Can’t speak for Hamilton, but Colgate is extremely rural. Probably the most isolated highly ranked college I can think of off the top of my head. Williams is extremely rural too.

Also, I think NYU is a match for you, not a reach.

Don’t overlook Brandeis and Tufts.

Yes they are - the closest sign of civilization to Hamilton is Colgate and vice versa - and both are in small towns

Oh I did not overlook them. I’m not really interested in them because they are strong in science I think. And I’m not interested in those majors.

Do u guys think I should visit Brandeis and Tufts? Are they stronger in math and science?

For Brandeis, in my older Fiske Guide, four of the eight “strongest programs” (psychology, English, history, Judaic Studies) are either humanities or social sciences. Tufts appears to be strong in international relations.

OP, visit the matches or safeties that track interest (go to collegedata.com and look up eacg one) and make sure they know you are there. The Ivys don’t care if you visit… So visit 1 to see, but I can tell you, you will probably love them. And you probably won’t get in. Do you want your parents seeing all these schools you likely won’t get in? Please, go read the results threads, BU, etc… they rejected high stats kids that dont show interest by visiting. Kids that thought they were safeties. Rejected.

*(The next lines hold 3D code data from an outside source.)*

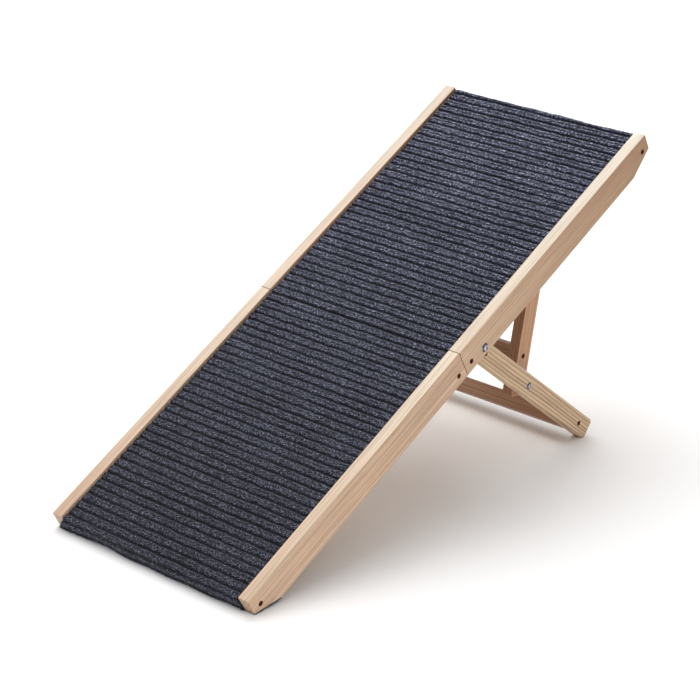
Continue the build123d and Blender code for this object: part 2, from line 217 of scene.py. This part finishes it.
# ================= wood =================
pale_early = linear(224, 197, 166)
pale_late = linear(188, 146, 112)
leg_early = linear(224, 191, 150)
leg_late = linear(142, 98, 58)
# the struts' and racks' redder wood: partly its own colour, partly painted shade for the shade under the
# ramp
dim_shaded_early = linear(200, 153, 114)
dim_shaded_late = linear(152, 102, 68)
rosy = linear(196, 148, 120)
# the crossbars' darker, redder wood: partly its own colour, partly painted shade for the shade under the
# ramp
shaded_bar_early = linear(156, 117, 87)
shaded_bar_late = linear(114, 76, 50)
drilled = linear(122, 78, 50)
end_grain = linear(178, 152, 128)
# tones of the rails' narrow edges and wide faces at the low end, the seam and the high end:
# they hold part of the light on the ramp as well as the wood's own colour
edge_tones = ((0.86, 0.82, 0.80), (0.95, 1.05, 1.15), (1.00, 1.24, 1.48))
face_tones = ((1.08, 1.04, 1.04), (0.96, 0.88, 0.82), (0.60, 0.455, 0.32))
# the struts' narrow edges are darkened as painted shade from the ramp above them; their wide faces keep a
# tint of the wood's own colour
strut_shaded_edge, strut_face = (0.62, 0.58, 0.54), (1.02, 0.96, 0.86)
strut_light_and_wood_tones = ((strut_shaded_edge, strut_shaded_edge), (strut_face, strut_face))
# the far rail's upper edge towards the high end, paler partly as painted light
far_edge_tone = (0.84, 0.93, 1.04)


def wood_frame(name, angle, across):
    """The turn that lays a piece's grain along Y, and the piece's middle after that turn."""
    turn = Matrix.Rotation(-angle, 3, "X")
    if across:
        turn = Matrix.Rotation(pi / 2, 3, "Z") @ turn
    spots = [turn @ v.co for v in nodes[name].data.vertices]
    low = Vector(map(min, zip(*spots)))
    high = Vector(map(max, zip(*spots)))
    return (low + high) / 2, turn


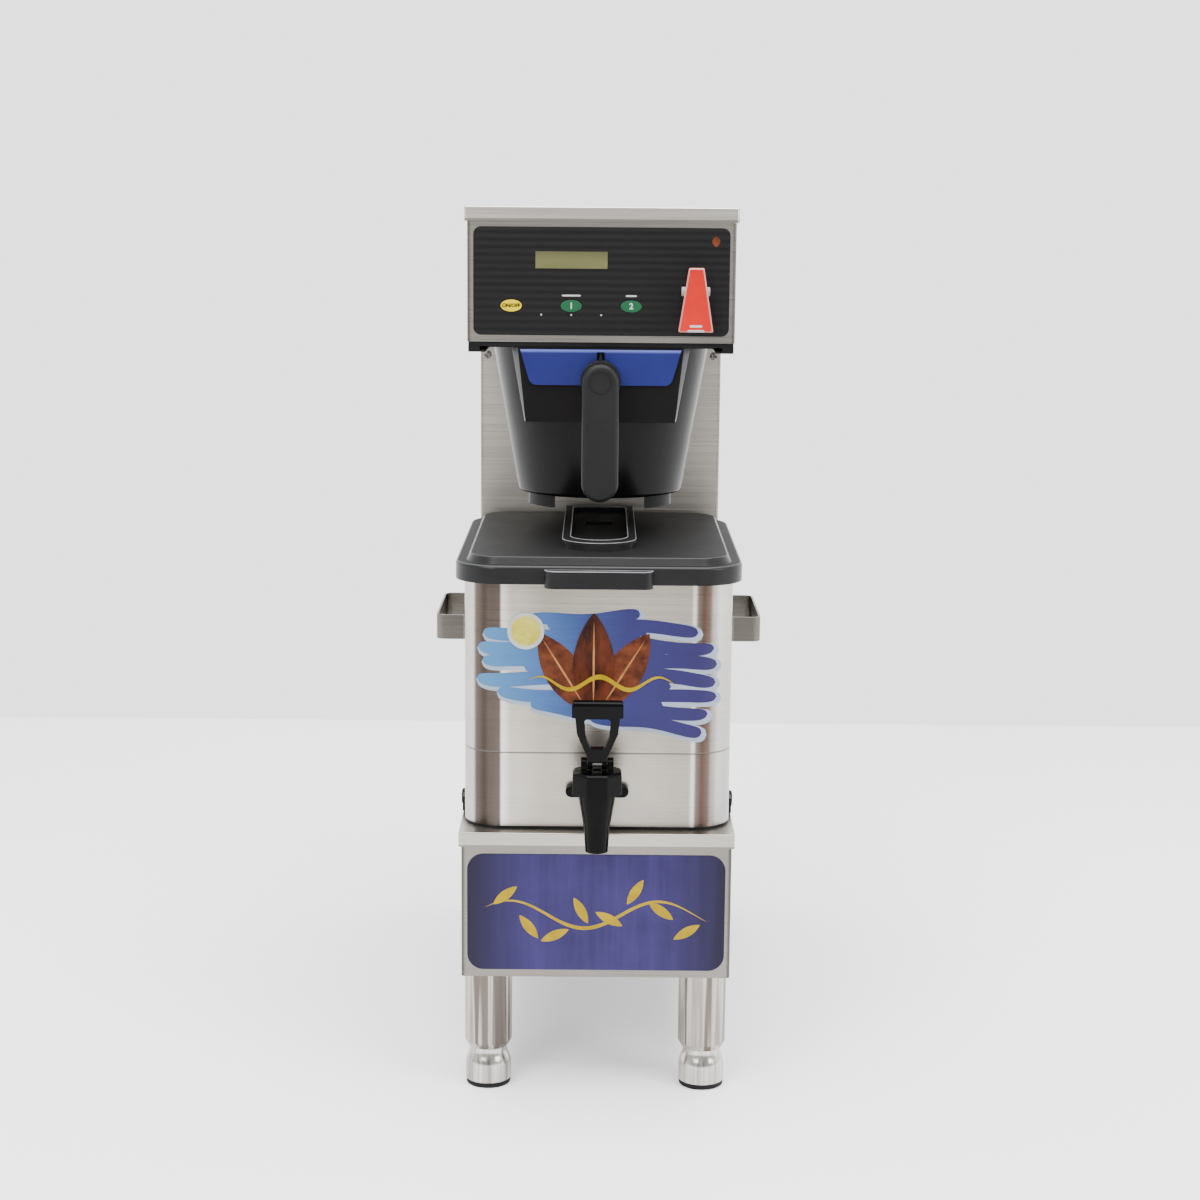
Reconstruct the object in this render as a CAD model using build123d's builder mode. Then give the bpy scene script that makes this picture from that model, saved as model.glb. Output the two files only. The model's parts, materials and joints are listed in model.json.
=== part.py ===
from build123d import *
import math
import os

# Counter-top coffee and tea brewer: a base box on four levelling legs, a rear column with
# the hot-water tank, an overhanging brew head with its basket, and a lift-off tea dispenser.
# Millimetres. +X right, +Y to the rear, +Z up. The origin lies on the floor, under the
# middle of the whole object.

os.makedirs("parts", exist_ok=True)

# Sheet metal and fits
sheet = 1.2
bend_inner = 1.3
slip_gap = 0.1
turn_gap = 0.05
free_gap = 0.3
edge_round = 0.9

# Main shells
shell_width = 249.0
base_depth = 560.0
base_bottom = 111.5
base_height = 138.5
column_width = 248.0
column_setback = 330.0
head_setback = 105.0
head_height = 124.0
lip_overhang = 2.5
lip_height = 13.5
pan_sheet = 1.5
pan_flange = 50.0
cable_slot = 40.0

# Front panel of the base
panel_side_margin = 5.6
panel_edge_margin = 7.1
panel_corner = 15.0
panel_thickness = 0.8

# Legs and levelling feet
leg_inset = 24.0
leg_radius = 22.25
leg_wall = 1.5
neck_radius = 17.2
neck_height = 37.4
cone_height = 6.1
foot_radius = 21.3
foot_straight = 18.0
foot_inner_height = 9.0
pad_height = 5.0
pad_radius = 20.8
pad_round = 1.2
pad_peg_radius = 4.0
pad_peg_height = 4.0
stud_radius = 6.0
stud_top = 84.0
insert_height = 10.0
insert_lift = 6.0
leg_bolt_radius = 5.0
leg_bolt_height = 14.0
leg_plug_height = 8.0
leg_nut_height = 8.0
leg_nut_radius = 8.5

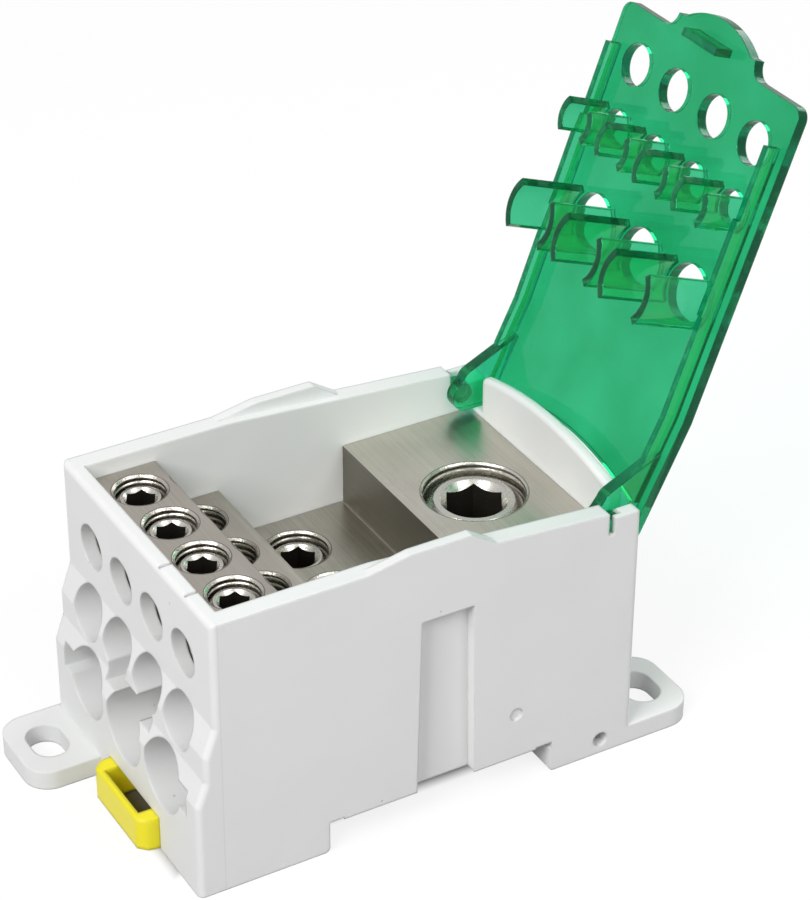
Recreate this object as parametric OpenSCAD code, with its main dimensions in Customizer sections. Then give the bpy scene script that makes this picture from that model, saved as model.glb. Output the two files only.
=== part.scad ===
// Power distribution block for a 35 mm mounting rail or two base screws.
// X runs from the outlet face (-X) to the inlet face (+X), Y across, Z up.
// The origin is the centre of the face that sits on the rail. The lid is drawn open, on its stop.

/* [Housing] */
// Length over the lowest terrace and the inlet wall
body_l = 70.3; // [70.3:0.1:76]
// Width over both side walls
body_w = 46; // [46:0.1:52]
// Height of the ledge that carries the closed lid
ledge_z = 44.7; // [44.7:0.1:48]
// Thickness of the side walls
wall_t = 2.9; // [2.4:0.1:2.9]
// Thickness of the outlet wall above its terraces
outlet_t = 2.2; // [1.6:0.1:2.4]
// Thickness of the arched inlet wall
inlet_t = 1.9; // [1.4:0.1:2.2]
// Floor between the rail slot and the conductor
floor_t = 2.1; // [1.6:0.1:2.4]
// Set-back of the middle terrace of the outlet face
low_step = 1.4; // [0.8:0.1:2]
// Further set-back of the top terrace
high_step = 1.6; // [0.8:0.1:2]
// Height where the lowest terrace ends
low_z = 15.5; // [14:0.1:17]
// Height where the middle terrace ends
mid_z = 23.4; // [22.5:0.1:25]
// Slope height between the lowest and the middle terrace
low_ramp_h = 3.9; // [2:0.1:5]
// Slope height between the middle and the top terrace
high_ramp_h = 4.5; // [2:0.1:5]
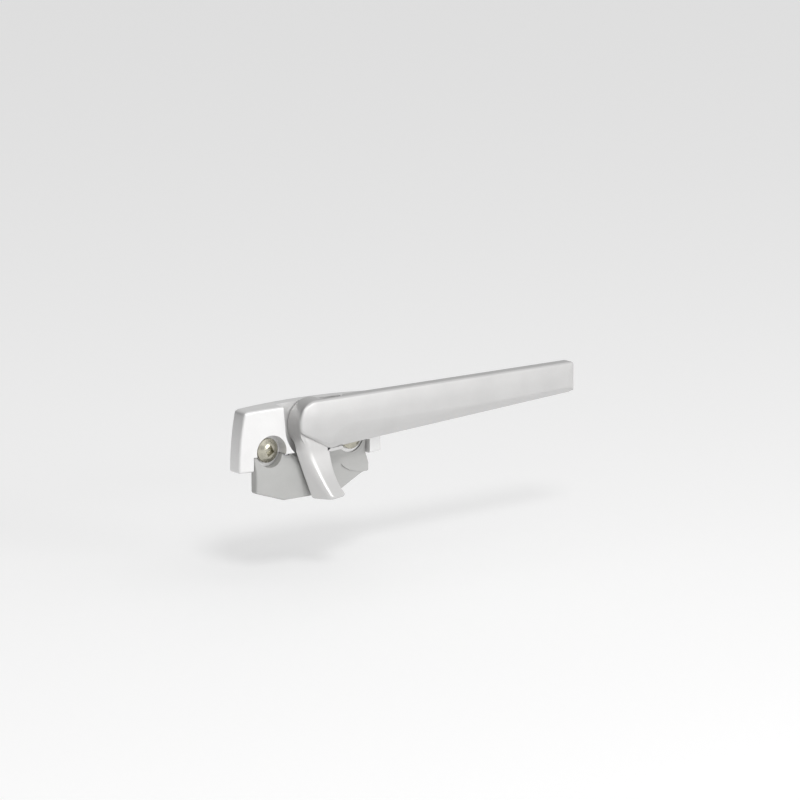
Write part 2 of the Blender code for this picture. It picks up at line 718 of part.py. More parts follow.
def stop_pin(frame, finish):
    back = FLOOR_TOP - FLOOR_THICKNESS + GAP
    pin = disc(STOP_PIN_RADIUS, back, HUB_BOTTOM + STOP_PIN_HOLD, stop_pin_centre(), 20)
    return as_piece(pin, "stop_pin", frame, finish)


def grip_outline(inset):
    """Outline of the lever: rounded head over the hub, tapering to a square tip."""
    left = GRIP_LEFT_X + inset
    top = GRIP_TOP_Y - inset
    corner = GRIP_CORNER - inset
    nip = GRIP_TIP_CORNER
    tip = GRIP_TIP_X - inset
    tip_bottom = GRIP_TIP_BOTTOM_Y + inset
    tip_top = GRIP_TIP_TOP_Y - inset
    low_centre = (GRIP_LOW_X, GRIP_LOW_Y + inset + GRIP_LOW_RADIUS)
    points = arc((left + corner, top - corner), corner, 90, 180, 8)
    points.append((left + GRIP_OVERHANG, GRIP_SEAM_Y + inset / 2))
    points += arc(low_centre, GRIP_LOW_RADIUS, 240, 278, 4)
    points += [(tip - nip, tip_bottom), (tip, tip_bottom + nip), (tip, tip_top - nip), (tip - nip, tip_top)]
    return points


def grip_bevel():
    """Wedge that takes off the lower front edge of the lever, out to the tip."""
    start_y = GRIP_LOW_Y - GRIP_BEVEL_DROP / 2
    run = GRIP_TIP_X - GRIP_BEVEL_START
    rise = GRIP_TIP_BOTTOM_Y - start_y
    shelf = GRIP_FRONT - GRIP_BEVEL_BACK
    above = GRIP_FRONT + GRIP_BEVEL_BACK
    outside = -2 * GRIP_BEVEL_DROP
    profile = [
        (0, shelf), (GRIP_BEVEL_DROP, GRIP_FRONT), (GRIP_BEVEL_DROP, above),
        (outside, above), (outside, shelf),
    ]
    wedge = side_prism(profile, 0, math.hypot(run, rise) + GRIP_BEVEL_DROP)
    wedge.location = (GRIP_BEVEL_START, start_y, 0)
    wedge.rotation_euler = (0, 0, math.atan2(rise, run))
    return wedge


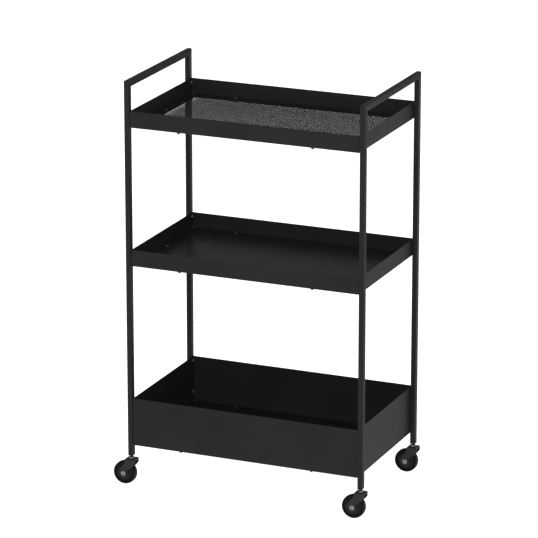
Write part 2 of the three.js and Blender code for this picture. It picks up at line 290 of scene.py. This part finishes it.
def add_piece(name, mesh, body, replaced=()):
    piece = bpy.data.objects.new(name, mesh)
    bpy.context.scene.collection.objects.link(piece)
    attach(piece, body)
    if replaced:
        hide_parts(*replaced)
    return piece


def thicken(piece, thickness):
    solidify = piece.modifiers.new("thickness", "SOLIDIFY")
    solidify.thickness = thickness * MM
    solidify.offset = 0
    solidify.use_even_offset = True
    return piece


def soften(piece, width, segments=2, degrees=35):
    """Rounds the piece's edges and keeps its flat faces flat in shading."""
    bevel = piece.modifiers.new("soft_edges", "BEVEL")
    bevel.width = width * MM
    bevel.segments = segments
    bevel.limit_method = "ANGLE"
    bevel.angle_limit = math.radians(degrees)
    bevel.use_clamp_overlap = True
    bevel.harden_normals = True
    return piece


def bridge(bm, first, second):
    """Quads between two rings of the same length."""
    count = len(first)
    for i in range(count):
        j = (i + 1) % count
        bm.faces.new((first[i], first[j], second[j], second[i]))


def bridge_round(bm, rings):
    """Joins each ring to the next, and the last to the first."""
    for first, second in zip(rings, rings[1:] + rings[:1]):
        bridge(bm, first, second)


def arc(centre, radius, start, end, steps):
    """Points on an arc, with angles in degrees."""
    angles = [math.radians(start + (end - start) * i / steps) for i in range(steps + 1)]
    return [(centre[0] + radius * math.cos(a), centre[1] + radius * math.sin(a)) for a in angles]


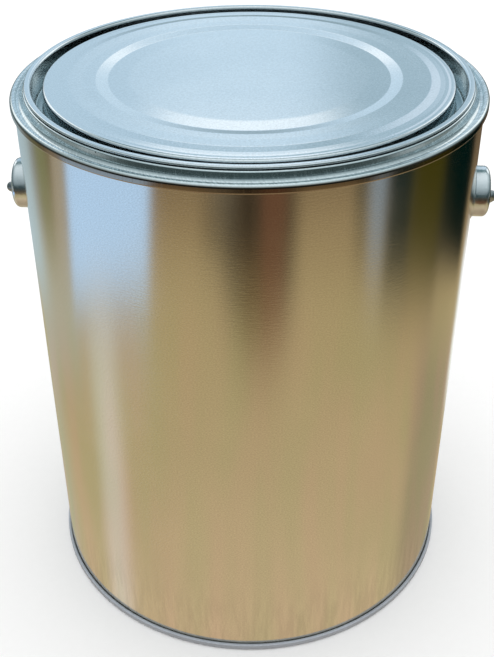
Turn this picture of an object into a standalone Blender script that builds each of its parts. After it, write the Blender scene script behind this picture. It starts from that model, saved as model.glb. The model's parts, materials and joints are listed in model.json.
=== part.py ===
"""A round four-litre tinplate paint can with a friction lid and a wire bail.

The can stands on its bottom seam at the origin, with its axis on +Z. The ears are on +X and -X. The bail
hangs behind the can, towards +Y, and the body's side seam is at the back as well.

Sizes are in millimetres. A turned piece is given as a bent line of corners, each with a radius from the
can's axis, a height, and the radius of the bend at that corner, or 0 for a sharp or slight one.
"""

import math

import bmesh
import bpy

MM = 0.001

# The can's plate and overall size.
CAN_HEIGHT = 206.0
BODY_RADIUS = 82.8
PLATE = 0.3
CLEARANCE = 0.3

# The double seams at both ends. Depths are measured from the seam's outer edge into the can.
SEAM_HEIGHT = 3.1
SEAM_GAP = 0.15
SEAM_TOP_BEND = 0.7
HOOK_BEND = 0.25
COVER_HOOK_TIP = 1.2
BODY_HOOK_TIP = 2.4
BODY_FLANGE_DEPTH = 0.85
COMPOUND_NEAR = 0.4
COMPOUND_FAR = 0.6
COMPOUND_INSET = 0.25

# The welded lap along the body's back.
SIDE_SEAM_WIDTH = 0.9
SIDE_SEAM_RISE = 0.15

# The bottom end's recessed panel and its ring beads, as inner and outer radius.
BOTTOM_RECESS = 4.3
BEAD_HEIGHT = 0.8
BEAD_SLOPE = 1.5
OUTER_BEAD = (70.0, 73.0)
CENTRE_BEAD_RADIUS = 51.0

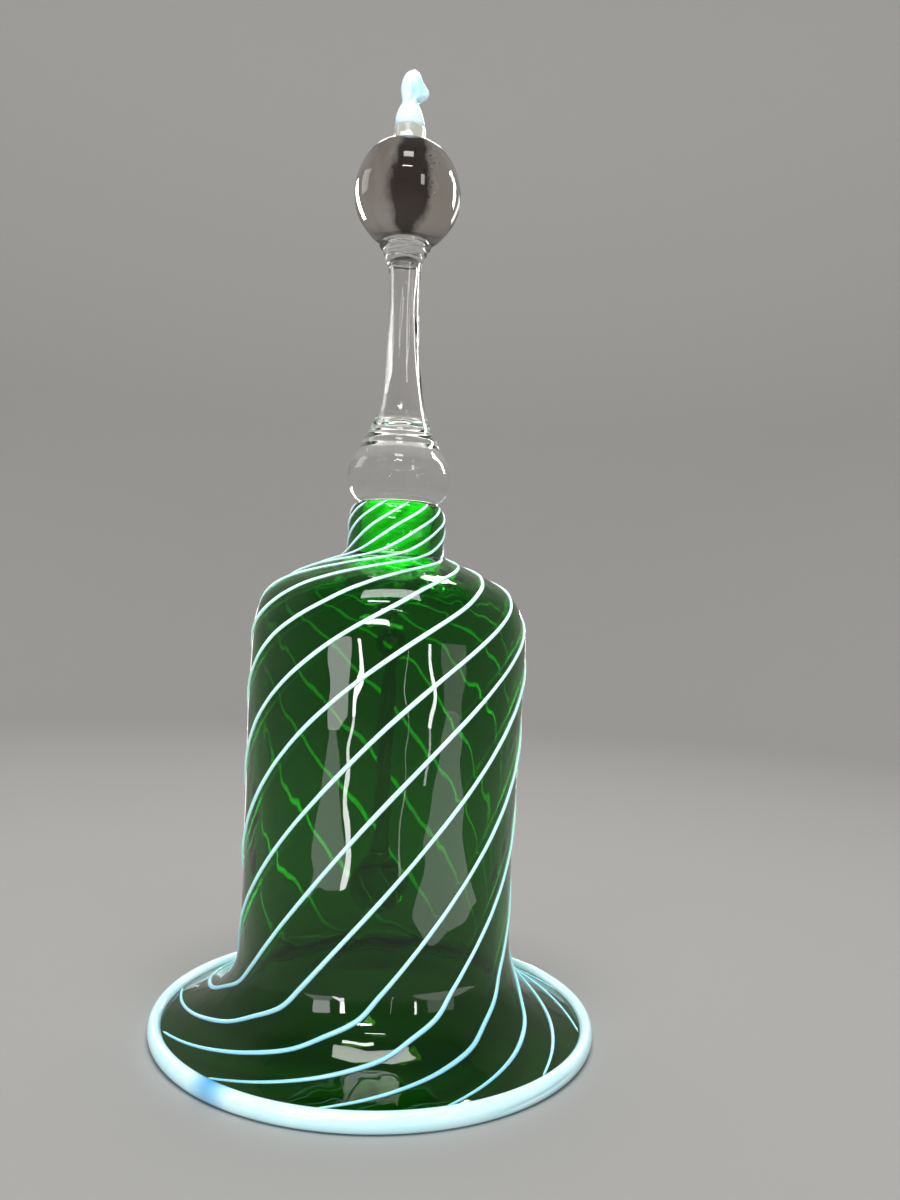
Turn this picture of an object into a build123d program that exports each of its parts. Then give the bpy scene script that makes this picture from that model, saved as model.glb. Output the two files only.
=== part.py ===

Then make sure to read the Ivy results threads this year to bring you to reality.

“the closest sign of civilization to Hamilton is Colgate and vice versa” (#33)

This is simply inaccurate.

Hamilton is eight miles from a city of 62 thousand people and six miles from an 80-store mall. The school overlooks the Mohawk Valley, which has been a transportation corridor since at least the time of the Erie Canal. Colgate’s beautiful Chenango Valley is, in both a topographical and historical sense, nearly in a different region. Both colleges are associated with charming villages.

How does visiting match or safety schools kinda increase the chance of getting in? Cuz when I schedule my visit I basically just fill out a simple form online and go visit. After the tour nobody even knows my name or I have been there. Are u guys saying that the system automatically put us in record?